New Delhi: There is one question that India and the rest of the world are looking for an answer to — what happens to Afghanistan and the region if the Taliban takes control?
The economic impact will be severe for the Asian countries — besides India and China, the central, middle and South Asian nations would be affected too.
While bilateral trade between India and Afghanistan crossed the $1.5 billion mark in 2019-20, New Delhi’s investments and other development assistance in Afghanistan is estimated at $3 billion.
The two countries are connected by air freight corridors — Kabul, Kandahar, Herat with New Delhi, Mumbai and Chennai. Since the commencement of an air freight corridor in 2017, over 500 flights have ferried more than 5,000 metric tons of cargo directly benefiting Afghan farmers and small traders, Carnegie India, in a report, said.
According to the Indian Embassy in Kabul, trade in terms of value has consistently improved over the last five years. Indian exports to Afghanistan increased by over 89 per cent between 2015-16 and 2019-20. Similarly, India’s imports also grew by 72 per cent during the same period. An increased trade between the two countries would mean that Afghanistan’s dependence on Pakistan is eased.
In 2019-20, the export value increased by 39 per cent and imports over 21 per cent compared to 2018-19.
India’s imports from Afghanistan mainly include high value dried fruits such as dried raisin, walnut, almond, fig, pine nut, pistachios, dried apricot. Fresh fruits have also been coming in from the country besides asafoetida or hing and saffron.
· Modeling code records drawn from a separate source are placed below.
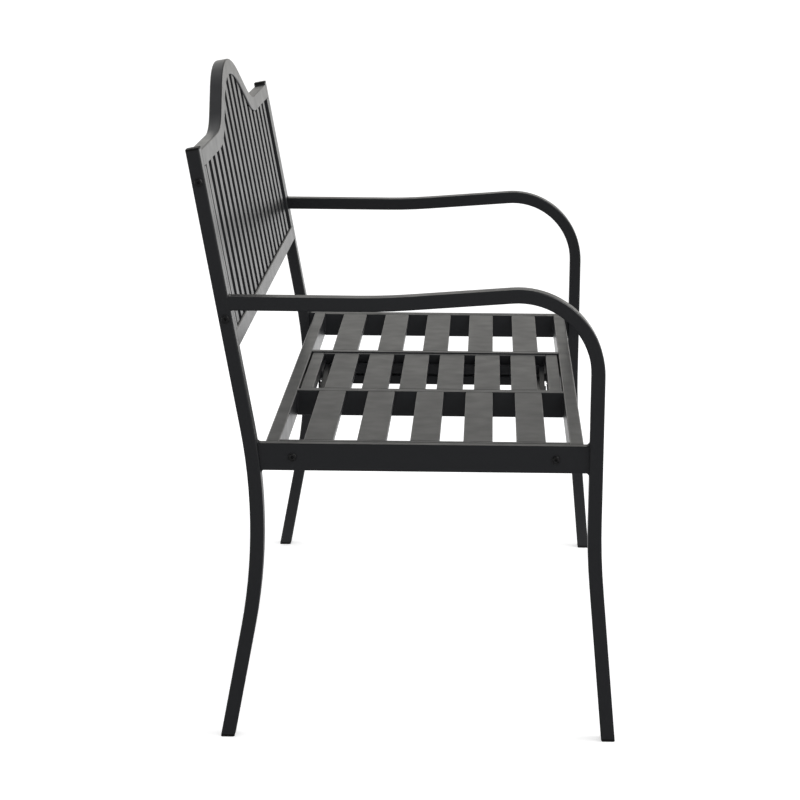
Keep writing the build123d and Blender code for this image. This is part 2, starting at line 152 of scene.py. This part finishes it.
def axes_of(tree, kind):
    """The X, Y and Z greys of a texture coordinate."""
    place = tree.nodes.new("ShaderNodeTexCoord")
    made = tree.nodes.new("ShaderNodeSeparateXYZ")
    tree.links.new(place.outputs[kind], made.inputs["Vector"])
    return made.outputs


def colour_mix(tree, target, factor, first, second):
    """Paints a socket between two colours by a grey factor."""
    made = tree.nodes.new("ShaderNodeMix")
    made.data_type = "RGBA"
    made.inputs["A"].default_value = (*first, 1)
    made.inputs["B"].default_value = (*second, 1)
    tree.links.new(factor, made.inputs["Factor"])
    tree.links.new(made.outputs["Result"], target)


def bump(tree, shader, source, strength, distance, before=None):
    """Raises bumps from a grey by a distance in metres, on top of an earlier bump if one is given."""
    made = tree.nodes.new("ShaderNodeBump")
    made.inputs["Strength"].default_value = strength
    made.inputs["Distance"].default_value = distance
    tree.links.new(source, made.inputs["Height"])
    if before:
        tree.links.new(before, made.inputs["Normal"])
    tree.links.new(made.outputs["Normal"], shader.inputs["Normal"])
    return made.outputs["Normal"]


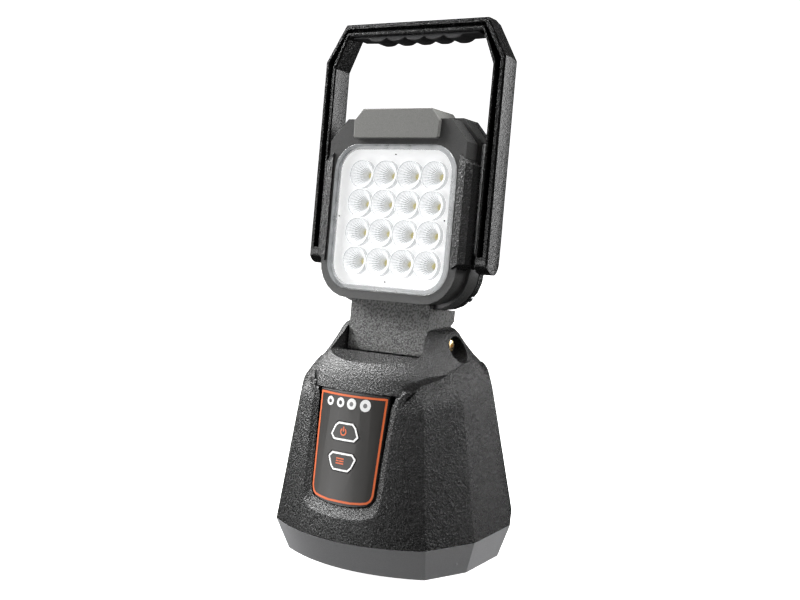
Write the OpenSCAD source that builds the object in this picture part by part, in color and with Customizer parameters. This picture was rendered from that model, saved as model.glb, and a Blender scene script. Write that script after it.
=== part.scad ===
// Rechargeable work light: a faceted magnetic base with a battery and a control panel, a tilting
// square lamp head with moulded optics, and a swinging carry handle. Millimetres, +Z up.
// The origin is the middle of the underside of the base, and the lamp faces -Y.

/* [Base] */
// Half width of the base at its widest level, across the side faces
base_side = 70; // [68:0.5:72]
// Distance from the middle to the crown of the curved front and rear faces
base_crown = 66; // [64:0.5:68]
// Height of the smooth foot ring
ring_h = 20; // [18:1:22]
// Wall thickness of the mouldings
wall = 2.8; // [2.4:0.1:3.2]
// Height at which the housing starts to round over
shoulder_z = 101; // [99:1:103]

/* [Control panel] */
// Half width of the panel at its top edge
panel_top_half = 23.3; // [22:0.1:24]
// Half width of the panel at its bottom edge
panel_low_half = 21.4; // [20:0.1:22]
// Height of the panel's top edge
panel_top_z = 103; // [102:0.5:104]
// Height of the middle of the panel's bottom edge
panel_low_z = 41; // [39:0.5:43]
// Depth of the panel below the housing's surface
panel_depth = 2.4; // [2:0.1:2.8]
// Height of the middle of the power button
power_z = 81.8; // [80:0.2:83]
// Height of the middle of the mode button
mode_z = 64.4; // [63:0.2:66]
// How far the buttons and lamps sit to the left of the middle
legend_shift = 1.5; // [0:0.1:2]
// Travel of a button
button_travel = 0.5; // [0.3:0.1:0.6]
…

Indian exports include pharmaceuticals, medical equipment, computers and related materials, cement, and sugar.
“A troubled Afghanistan means troubled Asia, especially South, Central and Middle east. Afghanistan is rich in natural resources including some rare minerals and hydrocarbons. Though in the immediate term, Indian economy may not be adversely impacted at all, but in the medium to long run, this will have some serious economic implications too,” leading energy expert Narendra Taneja told India Narrative.
Due to its geographical location, Afghanistan is strategically important for India for its interests in the entire South West and Central Asian regions, he added.
Foreign policy experts also said that the issue of connectivity will come up as political uncertainties rise. Afghanistan with its strategic location acts as a gateway to the Middle East and Central Asian countries. India has significant investments in the Central Asian countries such as Uzbekistan and Tajikistan.
The proposed Turkmenistan-Afghanistan-Pakistan-India (TAPI) pipeline, which has remained a non starter could be given a quiet burial. Questions over the Chabahar Port, which is under construction, have also risen. According to a report in the Hindu, after a brief halt, India accelerated the work on Chabahar Port early this year and the strategic Iranian port is expected to be operational soon.
Taneja noted though India need not be worried about supply of natural gas and oil as several other markets including Saudi Arabia, Qatar and other countries in the United Arab Emirates are willing to supply energy, concerns over medium to long term geoeconomic implications remain.
“All our gas and oil imports are by sea and they are safe and secure,” Taneja said.
Earlier this year, Foreign Minister S Jaishankar, while addressing the Heart of Asia-Istanbul Process meeting in Dushanbe in Tajikistan said that peace within Afghanistan would mean peace around Afghanistan.
Center for Strategic & International Studies highlighted that even without the completion of the highway and rail system between Chabahar and the Iran-Afghanistan border, India successfully shipped 110,000 tons of wheat and 2,000 tons of pulses to Afghanistan in 2018, as a part of its promise to deliver a total of 1.1 million tons of food supply on a grant basis.
“Connectivity which is directly linked to economic growth will suffer..there is growing concern over this,” an analyst said.